Domestic terrorism is one of these new complexities to this new criminality.
Saturday, January 26, 2008, was the day when Guyana experienced the Lusignan Massacre and February 17, 2008 was the day of the Bartica Massacre. Both Massacres were really domestic terrorism in action.
Terrorism uses intimidation, fear, and violence to achieve political ends; in fact, the U.S. Department of State sees terrorism as pre-meditated politically-motivated violence against non-combatant targets.
Look, frequent challenges to democracy, revealed through terrorist behaviours, are the order of the day in Guyana. These political challenges are in unison with criminality that over the last few years has induced an unholy upsurge in criminal activities.
In order to keep these challenges alive and on the front burner, the terrorist elements give the society a periodic dose of ‘intimidation transfusion’ to create terror in the hearts of innocent Guyanese.

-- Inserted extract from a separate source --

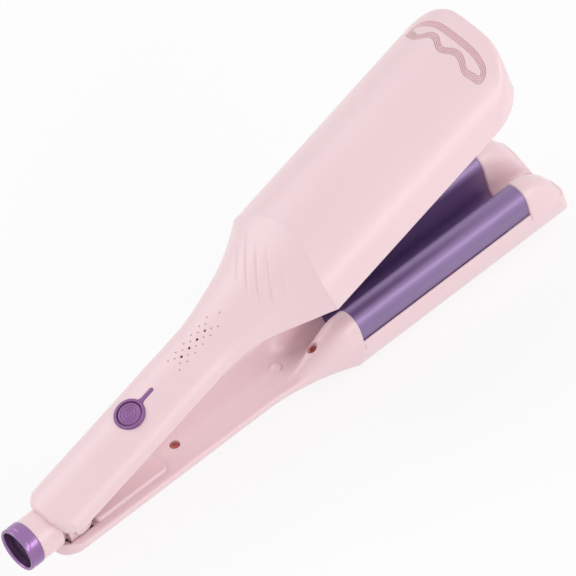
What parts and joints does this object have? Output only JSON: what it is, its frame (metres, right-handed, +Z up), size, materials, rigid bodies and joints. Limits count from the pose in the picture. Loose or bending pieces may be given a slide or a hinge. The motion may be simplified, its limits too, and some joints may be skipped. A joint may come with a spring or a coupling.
{
  "type": "hair waver",
  "caption": "Two-arm heated hair waver: slim handles on a sprung hinge, wide crowned cover over deep-wave plates, button on the handle.",
  "frame": {"origin": "under the middle of the overall box, on the surface that the lower barrel stands on, arms fully open", "axes": "+X from the cord end to the tips along the lower arm, +Y sideways, +Z up; the upper arm opens about the hinge pin along Y"},
  "size_m": [0.3068, 0.0686, 0.1373],
  "materials": {
    "pink_plastic": "satin pale pink",
    "purple_plate": "satin metallic purple ceramic coat",
    "heater_ceramic": "white ceramic, raw",
    "spring_steel": "bright spring steel",
    "shield_foil": "bright sheet",
    "sensor_metal": "tinned",
    "screw_steel": "zinc plated",
    "pin_steel": "ground",
    "pad_rubber": "moulded",
    "purple_ring": "glossy metallic purple",
    "dark_gland": "dark",
    "board_green": "solder mask",
    "chip_black": "moulded",
    "switch_body": "moulded",
    "lamp_dark": "smoked clear",
    "purple_button": "satin purple"
  },
  "bodies": {
    "lower_arm": {"lower_cover": "pink_plastic", "lower_frame": "pink_plastic", "lower_plate": "purple_plate", "lower_heater": "heater_ceramic", "lower_heater_clamp": "spring_steel", "lower_heat_shield": "shield_foil", "thermal_fuse": "sensor_metal", "lower_screws": "screw_steel", "hinge_pin": "pin_steel", "pin_caps": "pink_plastic", "opening_spring": "spring_steel", "stop_pads": "pad_rubber", "cord_collar": "pink_plastic", "collar_ring": "purple_ring"},
    "upper_arm": {"upper_cover": "pink_plastic", "upper_frame": "pink_plastic", "upper_plate": "purple_plate", "upper_heater": "heater_ceramic", "upper_heater_clamp": "spring_steel", "upper_heat_shield": "shield_foil", "temperature_sensor": "sensor_metal", "upper_screws": "screw_steel", "control_board": "board_green", "board_parts": "chip_black", "board_screws": "screw_steel", "tact_switch": "switch_body", "light_pipes": "lamp_dark", "button_bezel": "purple_button"},
    "power_button": {"power_button": "purple_button"},
    "cord_swivel": {"cord_gland": "dark_gland"}
  },
  "joints": [
    {"name": "arm_hinge", "type": "hinge", "parent": "lower_arm", "child": "upper_arm", "pos_m": [-0.12487, 0, 0.0255], "axis": [0, 1, 0], "range_deg": [0, 18.5], "stiffness_Nm_per_rad": 1, "springref_deg": -28.65, "deforming": ["opening_spring"]},
    {"name": "power_button_press", "type": "slide", "parent": "upper_arm", "child": "power_button", "axis": [0.3173, 0, -0.9483], "range_m": [0, 0.0005], "stiffness_N_per_m": 1500, "springref_m": -0.0005},
    {"name": "cord_swivel_turn", "type": "hinge", "parent": "lower_arm", "child": "cord_swivel", "pos_m": [-0.14537, 0, 0.0255], "axis": [1, 0, 0], "continuous": true}
  ]
}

This political link to criminal behaviour is not only the condition that accelerates the crime wave, but this condition motivates and remotivates criminals to believe that a political comfort zone exists to provide the necessary refuge for them when appropriate.
But more importantly, who provides this ‘comfort and protection’ zone for the terrorists?
Is there a well-oiled organisation that provides the social infrastructure to the terrorists? Well, we must remind ourselves that the goal of this terrorism is to destabilise the country because of their belief that they will be the beneficiaries of dividends.